Figure 2. The production architecture for HVAC scheduling in Microsoft buildings using Azure Machine Learning: Data sources – Data preparation – Machine learning prediction models – Recommendation consumption

Reviewing implementation

We implemented machine learning in the HVAC systems for three of our Puget Sound buildings for our POC. We worked closely with our HVAC engineering team to ensure that we were getting the most accurate inputs and preparing our outputs correctly for the HVAC systems. Data preparation was an important part of the groundwork, and we put significant effort into our data cleanup and aggregation tasks by using Azure Data Lake, Azure Data Factory, Azure Databricks, and Azure HDInsight.

After running our models and leveraging the outputs, we began to see results. Based on how our buildings have operated under the new models, we expect to gain cost savings of more than $15,000 annually and a decrease of 60 hours annually in the time that our employees experience discomfort due to building temperatures. For the three buildings in our POC, that results in a projection of almost 52,000 individual person-hours of discomfort saved. We’re in the process of evaluating HVAC systems in the Puget Sound area and implementing these models for a total of 43 buildings.

Improving data quality

We also found room for improvement. Data is paramount to accurate machine learning prediction, and as we used machine learning for occupancy and ramp-up time prediction, we learned more about the data we were using. For example, there were certain building-use patterns that led to inaccurate predictions. Employees who were working as part of a high-priority development effort or problem resolution might put in extra hours, work through the night, or use buildings in a nontypical way. In these cases, the HVAC systems in the buildings would remain at the optimal temperature setting for occupancy which provided no value in predicting ramp-up time. We accounted for situations such as the example above to ensure that our data sets contained reliable and consistent information. With cleaner and more consistent data, we received more accurate predictions from our models.

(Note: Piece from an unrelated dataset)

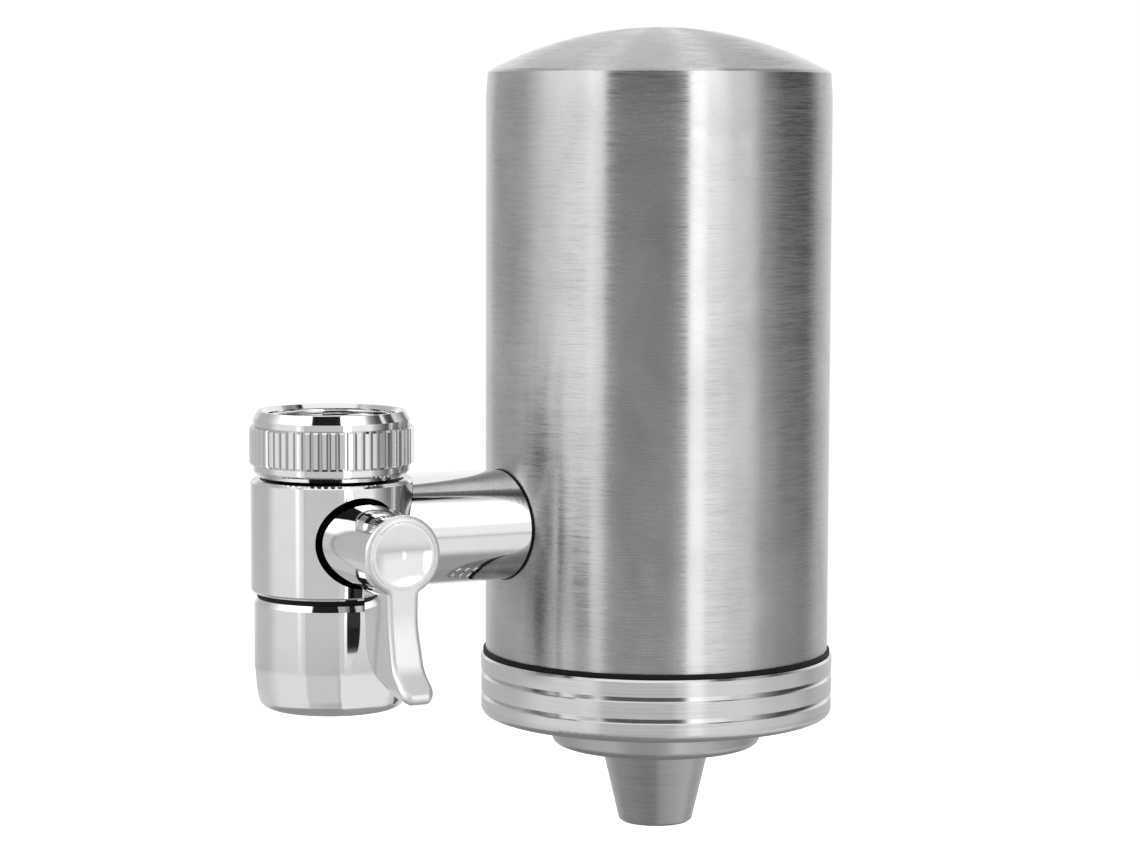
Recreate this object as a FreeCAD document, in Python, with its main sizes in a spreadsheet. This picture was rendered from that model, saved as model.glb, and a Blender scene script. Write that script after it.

Benefits and business outcomes

We’ve realized several benefits from applying machine learning to our HVAC operations, including:

  • Cost savings. Running machine learning for our three POC buildings has resulted in changes to our HVAC scheduling that are projected to save more than $15,000 per year. We estimate that when the technology is applied to the 43 buildings targeted for HVAC scheduling prediction in the Puget Sound area, the cost savings will exceed $500,000 annually.
  • Increased employee comfort. Our employees’ comfort is important to us, and we want their experience working in our buildings to be the best possible. We’ll be saving more than 52,000 person-hours of reported discomfort due to low or high temperatures this year, and we expect that number to increase into the millions after we have implemented the machine learning-driven predictive models in the remaining buildings.

Best practices

We learned a lot from our implementation of machine learning for our HVAC systems and have created some best practices based on our findings. These best practices include:

  • Explore machine learning model methods. We explored several options for machine learning models before choosing the ones that we used. It’s important to investigate the models available, the important qualities of each, and how those models can best be applied to your data.
  • Provide the best data for your models. This was a major consideration for us. Machine learning models consume a large amount of data and the analytic results of the models are only as useful as the data you put into them. We performed extensive data examination including cleanup and aggregation before implementing machine learning. We wanted to understand the data and ensure that it was accurate and relevant before we pushed that data through the modeling process.
  • Use and reuse your most recent data. Historical data factored largely in the predictive models that we used, but we found that being able to use the recently generated data from the current week or the previous day vastly improved our models’ predictive accuracy. We had to refine our processes and ensure a smooth data pipeline so that the previous day’s data was ready to be consumed by the current day’s model.

Looking ahead

We’re excited about the possibilities that machine learning brings for digital transformation within RE&S. We’re currently in the process of refining our models and implementing machine learning in the rest of our Puget Sound buildings. We’re also exploring ways that we can use modeling results from our systems to anticipate and schedule predictive maintenance for our HVAC infrastructure, to help prevent outages and ensure an efficient and effective environment. In addition, we’re planning to make our HVAC implementation more granular, by eventually leveraging our HVAC systems to run our machine-learning models on a floor-by-floor basis, not simply building by building.

Conclusion

Machine learning has helped Microsoft Digital accelerate digital transformation at Microsoft RE&S. Our facilities are saving money on operational costs; our employees are more comfortable; and we’re sharing our results broadly to extend the benefits of machine learning and AI across our entire organization.